»»

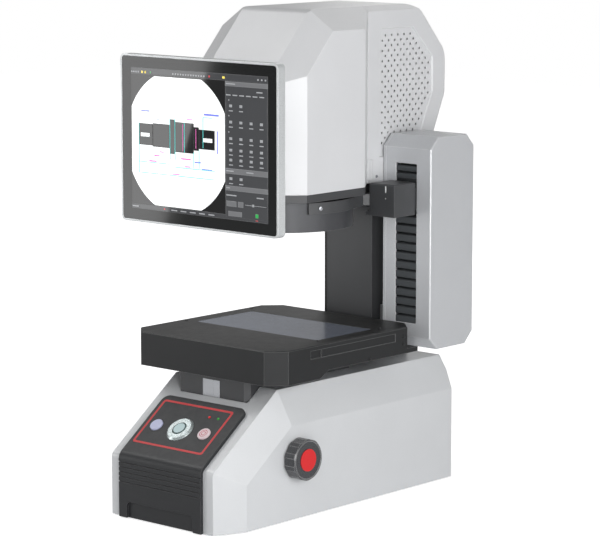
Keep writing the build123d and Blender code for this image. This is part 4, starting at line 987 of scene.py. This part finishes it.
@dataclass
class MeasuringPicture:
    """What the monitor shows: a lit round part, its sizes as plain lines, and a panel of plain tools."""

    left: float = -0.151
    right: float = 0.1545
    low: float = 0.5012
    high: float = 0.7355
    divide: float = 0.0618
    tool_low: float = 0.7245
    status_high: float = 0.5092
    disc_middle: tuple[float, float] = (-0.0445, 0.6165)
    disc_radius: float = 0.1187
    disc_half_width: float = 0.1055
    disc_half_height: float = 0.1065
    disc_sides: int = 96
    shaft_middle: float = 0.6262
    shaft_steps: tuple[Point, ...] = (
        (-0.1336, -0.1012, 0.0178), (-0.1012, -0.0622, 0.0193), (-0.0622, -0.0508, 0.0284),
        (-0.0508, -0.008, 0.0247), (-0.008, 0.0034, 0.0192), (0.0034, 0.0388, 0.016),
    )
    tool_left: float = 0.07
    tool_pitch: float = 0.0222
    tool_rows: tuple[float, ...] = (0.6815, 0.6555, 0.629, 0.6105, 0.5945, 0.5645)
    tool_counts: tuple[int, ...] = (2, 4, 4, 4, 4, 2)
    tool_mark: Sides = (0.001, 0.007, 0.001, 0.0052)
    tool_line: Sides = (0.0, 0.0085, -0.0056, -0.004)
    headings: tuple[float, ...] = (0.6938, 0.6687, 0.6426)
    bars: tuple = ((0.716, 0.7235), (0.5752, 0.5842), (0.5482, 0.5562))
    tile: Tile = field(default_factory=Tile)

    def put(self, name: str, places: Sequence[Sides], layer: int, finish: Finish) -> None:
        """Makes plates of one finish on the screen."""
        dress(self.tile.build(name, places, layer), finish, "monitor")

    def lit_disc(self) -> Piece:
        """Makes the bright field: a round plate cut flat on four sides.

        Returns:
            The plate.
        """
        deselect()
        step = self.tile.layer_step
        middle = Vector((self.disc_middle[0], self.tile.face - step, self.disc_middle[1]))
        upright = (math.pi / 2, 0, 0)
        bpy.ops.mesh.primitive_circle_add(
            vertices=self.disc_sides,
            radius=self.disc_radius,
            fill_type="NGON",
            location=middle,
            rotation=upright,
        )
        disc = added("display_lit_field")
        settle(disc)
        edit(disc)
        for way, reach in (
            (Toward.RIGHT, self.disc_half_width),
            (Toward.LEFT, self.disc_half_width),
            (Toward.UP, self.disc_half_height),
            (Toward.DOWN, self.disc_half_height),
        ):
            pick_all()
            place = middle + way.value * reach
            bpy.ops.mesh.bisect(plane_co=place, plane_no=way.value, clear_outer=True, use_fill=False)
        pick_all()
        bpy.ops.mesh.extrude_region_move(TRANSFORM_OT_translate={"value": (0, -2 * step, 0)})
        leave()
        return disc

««

Stated exercise | From the first line of the data through the line with "monitor shows: a", quote each line exactly and add nothing else.

The solution |
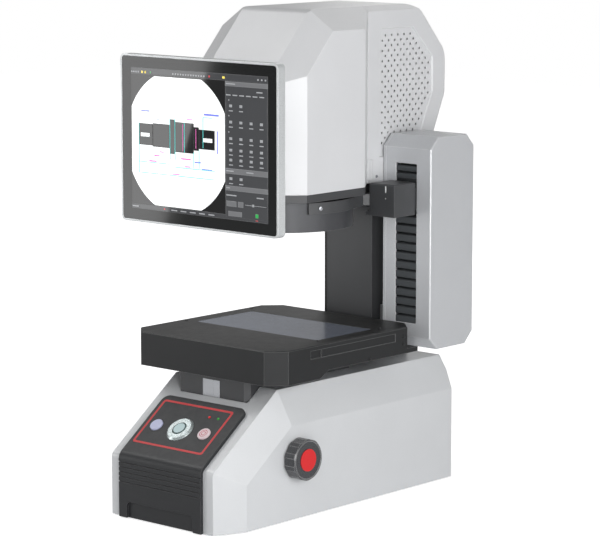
Keep writing the build123d and Blender code for this image. This is part 4, starting at line 987 of scene.py. This part finishes it.
@dataclass
class MeasuringPicture:
    """What the monitor shows: a lit round part, its sizes as plain lines, and a panel of plain tools."""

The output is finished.